--- Aim ---
The data must be written out once more, precisely as given.

--- Information shown ---
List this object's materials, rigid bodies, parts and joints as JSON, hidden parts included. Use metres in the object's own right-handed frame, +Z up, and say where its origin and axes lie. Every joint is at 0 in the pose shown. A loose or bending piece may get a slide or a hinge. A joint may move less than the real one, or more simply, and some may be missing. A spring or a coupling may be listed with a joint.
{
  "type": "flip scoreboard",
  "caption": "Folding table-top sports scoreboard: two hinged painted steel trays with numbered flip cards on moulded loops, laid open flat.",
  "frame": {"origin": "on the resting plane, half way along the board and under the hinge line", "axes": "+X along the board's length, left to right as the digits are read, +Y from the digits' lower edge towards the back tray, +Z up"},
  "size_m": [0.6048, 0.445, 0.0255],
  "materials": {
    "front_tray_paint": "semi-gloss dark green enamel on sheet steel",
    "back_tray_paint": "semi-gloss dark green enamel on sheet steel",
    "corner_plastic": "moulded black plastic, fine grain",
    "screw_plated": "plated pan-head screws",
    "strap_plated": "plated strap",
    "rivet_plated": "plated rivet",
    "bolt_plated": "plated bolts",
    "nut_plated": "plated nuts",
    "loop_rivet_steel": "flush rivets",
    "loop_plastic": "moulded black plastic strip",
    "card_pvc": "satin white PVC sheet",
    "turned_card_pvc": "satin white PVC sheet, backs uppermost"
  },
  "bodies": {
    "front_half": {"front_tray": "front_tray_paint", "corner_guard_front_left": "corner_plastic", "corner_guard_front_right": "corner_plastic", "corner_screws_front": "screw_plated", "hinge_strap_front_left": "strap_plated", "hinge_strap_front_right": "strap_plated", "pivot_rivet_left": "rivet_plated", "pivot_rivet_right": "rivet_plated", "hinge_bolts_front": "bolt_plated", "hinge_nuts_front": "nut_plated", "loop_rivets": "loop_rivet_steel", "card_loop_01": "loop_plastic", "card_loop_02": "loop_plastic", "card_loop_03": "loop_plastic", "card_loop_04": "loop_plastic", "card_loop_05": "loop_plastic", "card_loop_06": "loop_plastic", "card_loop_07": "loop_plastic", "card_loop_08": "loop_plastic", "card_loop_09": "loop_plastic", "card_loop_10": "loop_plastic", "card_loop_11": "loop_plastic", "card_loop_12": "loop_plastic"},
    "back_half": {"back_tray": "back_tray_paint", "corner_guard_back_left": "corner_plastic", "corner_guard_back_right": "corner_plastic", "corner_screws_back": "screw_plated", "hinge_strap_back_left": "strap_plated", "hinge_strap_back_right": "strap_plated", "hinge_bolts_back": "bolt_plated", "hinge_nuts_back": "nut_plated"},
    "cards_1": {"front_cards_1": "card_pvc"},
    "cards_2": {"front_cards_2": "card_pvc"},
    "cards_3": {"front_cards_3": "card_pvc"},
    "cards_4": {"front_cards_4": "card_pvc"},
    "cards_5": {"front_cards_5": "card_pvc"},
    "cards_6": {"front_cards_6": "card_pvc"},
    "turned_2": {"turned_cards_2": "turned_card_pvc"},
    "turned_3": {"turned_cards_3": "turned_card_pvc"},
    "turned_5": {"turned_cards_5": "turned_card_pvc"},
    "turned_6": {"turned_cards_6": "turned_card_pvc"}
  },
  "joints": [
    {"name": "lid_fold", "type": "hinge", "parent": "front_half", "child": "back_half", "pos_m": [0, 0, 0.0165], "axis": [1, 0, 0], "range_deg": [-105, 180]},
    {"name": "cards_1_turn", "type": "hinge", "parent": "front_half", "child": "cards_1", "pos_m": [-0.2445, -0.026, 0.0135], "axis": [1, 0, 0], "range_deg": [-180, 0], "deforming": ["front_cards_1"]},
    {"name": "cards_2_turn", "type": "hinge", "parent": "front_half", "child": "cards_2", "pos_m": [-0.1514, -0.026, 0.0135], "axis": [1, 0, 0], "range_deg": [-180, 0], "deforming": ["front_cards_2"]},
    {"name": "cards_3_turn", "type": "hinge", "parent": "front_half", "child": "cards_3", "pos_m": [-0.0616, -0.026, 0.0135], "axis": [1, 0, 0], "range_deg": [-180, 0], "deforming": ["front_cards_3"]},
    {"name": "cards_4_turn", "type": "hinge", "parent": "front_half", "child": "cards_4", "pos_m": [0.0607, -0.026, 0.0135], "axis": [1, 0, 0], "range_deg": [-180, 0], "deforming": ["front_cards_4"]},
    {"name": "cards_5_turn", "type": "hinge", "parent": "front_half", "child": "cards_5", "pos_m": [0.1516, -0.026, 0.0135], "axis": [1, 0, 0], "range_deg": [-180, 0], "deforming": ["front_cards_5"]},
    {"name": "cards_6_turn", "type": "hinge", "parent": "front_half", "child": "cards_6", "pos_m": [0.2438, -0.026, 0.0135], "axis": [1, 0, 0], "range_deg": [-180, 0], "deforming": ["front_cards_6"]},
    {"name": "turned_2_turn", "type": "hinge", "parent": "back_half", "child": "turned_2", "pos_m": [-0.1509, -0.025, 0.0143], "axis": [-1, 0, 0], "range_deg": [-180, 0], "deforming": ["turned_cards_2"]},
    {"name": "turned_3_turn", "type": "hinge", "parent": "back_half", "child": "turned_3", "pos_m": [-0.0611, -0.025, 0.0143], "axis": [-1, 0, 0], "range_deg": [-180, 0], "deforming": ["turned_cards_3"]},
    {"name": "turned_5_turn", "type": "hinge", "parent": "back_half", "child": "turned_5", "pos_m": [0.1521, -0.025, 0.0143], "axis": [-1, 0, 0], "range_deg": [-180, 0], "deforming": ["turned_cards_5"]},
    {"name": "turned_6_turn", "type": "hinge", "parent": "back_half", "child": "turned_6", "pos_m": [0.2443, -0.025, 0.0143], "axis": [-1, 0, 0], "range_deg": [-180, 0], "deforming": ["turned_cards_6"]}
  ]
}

--- Response below ---
List this object's materials, rigid bodies, parts and joints as JSON, hidden parts included. Use metres in the object's own right-handed frame, +Z up, and say where its origin and axes lie. Every joint is at 0 in the pose shown. A loose or bending piece may get a slide or a hinge. A joint may move less than the real one, or more simply, and some may be missing. A spring or a coupling may be listed with a joint.
{
  "type": "flip scoreboard",
  "caption": "Folding table-top sports scoreboard: two hinged painted steel trays with numbered flip cards on moulded loops, laid open flat.",
  "frame": {"origin": "on the resting plane, half way along the board and under the hinge line", "axes": "+X along the board's length, left to right as the digits are read, +Y from the digits' lower edge towards the back tray, +Z up"},
  "size_m": [0.6048, 0.445, 0.0255],
  "materials": {
    "front_tray_paint": "semi-gloss dark green enamel on sheet steel",
    "back_tray_paint": "semi-gloss dark green enamel on sheet steel",
    "corner_plastic": "moulded black plastic, fine grain",
    "screw_plated": "plated pan-head screws",
    "strap_plated": "plated strap",
    "rivet_plated": "plated rivet",
    "bolt_plated": "plated bolts",
    "nut_plated": "plated nuts",
    "loop_rivet_steel": "flush rivets",
    "loop_plastic": "moulded black plastic strip",
    "card_pvc": "satin white PVC sheet",
    "turned_card_pvc": "satin white PVC sheet, backs uppermost"
  },
  "bodies": {
    "front_half": {"front_tray": "front_tray_paint", "corner_guard_front_left": "corner_plastic", "corner_guard_front_right": "corner_plastic", "corner_screws_front": "screw_plated", "hinge_strap_front_left": "strap_plated", "hinge_strap_front_right": "strap_plated", "pivot_rivet_left": "rivet_plated", "pivot_rivet_right": "rivet_plated", "hinge_bolts_front": "bolt_plated", "hinge_nuts_front": "nut_plated", "loop_rivets": "loop_rivet_steel", "card_loop_01": "loop_plastic", "card_loop_02": "loop_plastic", "card_loop_03": "loop_plastic", "card_loop_04": "loop_plastic", "card_loop_05": "loop_plastic", "card_loop_06": "loop_plastic", "card_loop_07": "loop_plastic", "card_loop_08": "loop_plastic", "card_loop_09": "loop_plastic", "card_loop_10": "loop_plastic", "card_loop_11": "loop_plastic", "card_loop_12": "loop_plastic"},
    "back_half": {"back_tray": "back_tray_paint", "corner_guard_back_left": "corner_plastic", "corner_guard_back_right": "corner_plastic", "corner_screws_back": "screw_plated", "hinge_strap_back_left": "strap_plated", "hinge_strap_back_right": "strap_plated", "hinge_bolts_back": "bolt_plated", "hinge_nuts_back": "nut_plated"},
    "cards_1": {"front_cards_1": "card_pvc"},
    "cards_2": {"front_cards_2": "card_pvc"},
    "cards_3": {"front_cards_3": "card_pvc"},
    "cards_4": {"front_cards_4": "card_pvc"},
    "cards_5": {"front_cards_5": "card_pvc"},
    "cards_6": {"front_cards_6": "card_pvc"},
    "turned_2": {"turned_cards_2": "turned_card_pvc"},
    "turned_3": {"turned_cards_3": "turned_card_pvc"},
    "turned_5": {"turned_cards_5": "turned_card_pvc"},
    "turned_6": {"turned_cards_6": "turned_card_pvc"}
  },
  "joints": [
    {"name": "lid_fold", "type": "hinge", "parent": "front_half", "child": "back_half", "pos_m": [0, 0, 0.0165], "axis": [1, 0, 0], "range_deg": [-105, 180]},
    {"name": "cards_1_turn", "type": "hinge", "parent": "front_half", "child": "cards_1", "pos_m": [-0.2445, -0.026, 0.0135], "axis": [1, 0, 0], "range_deg": [-180, 0], "deforming": ["front_cards_1"]},
    {"name": "cards_2_turn", "type": "hinge", "parent": "front_half", "child": "cards_2", "pos_m": [-0.1514, -0.026, 0.0135], "axis": [1, 0, 0], "range_deg": [-180, 0], "deforming": ["front_cards_2"]},
    {"name": "cards_3_turn", "type": "hinge", "parent": "front_half", "child": "cards_3", "pos_m": [-0.0616, -0.026, 0.0135], "axis": [1, 0, 0], "range_deg": [-180, 0], "deforming": ["front_cards_3"]},
    {"name": "cards_4_turn", "type": "hinge", "parent": "front_half", "child": "cards_4", "pos_m": [0.0607, -0.026, 0.0135], "axis": [1, 0, 0], "range_deg": [-180, 0], "deforming": ["front_cards_4"]},
    {"name": "cards_5_turn", "type": "hinge", "parent": "front_half", "child": "cards_5", "pos_m": [0.1516, -0.026, 0.0135], "axis": [1, 0, 0], "range_deg": [-180, 0], "deforming": ["front_cards_5"]},
    {"name": "cards_6_turn", "type": "hinge", "parent": "front_half", "child": "cards_6", "pos_m": [0.2438, -0.026, 0.0135], "axis": [1, 0, 0], "range_deg": [-180, 0], "deforming": ["front_cards_6"]},
    {"name": "turned_2_turn", "type": "hinge", "parent": "back_half", "child": "turned_2", "pos_m": [-0.1509, -0.025, 0.0143], "axis": [-1, 0, 0], "range_deg": [-180, 0], "deforming": ["turned_cards_2"]},
    {"name": "turned_3_turn", "type": "hinge", "parent": "back_half", "child": "turned_3", "pos_m": [-0.0611, -0.025, 0.0143], "axis": [-1, 0, 0], "range_deg": [-180, 0], "deforming": ["turned_cards_3"]},
    {"name": "turned_5_turn", "type": "hinge", "parent": "back_half", "child": "turned_5", "pos_m": [0.1521, -0.025, 0.0143], "axis": [-1, 0, 0], "range_deg": [-180, 0], "deforming": ["turned_cards_5"]},
    {"name": "turned_6_turn", "type": "hinge", "parent": "back_half", "child": "turned_6", "pos_m": [0.2443, -0.025, 0.0143], "axis": [-1, 0, 0], "range_deg": [-180, 0], "deforming": ["turned_cards_6"]}
  ]
}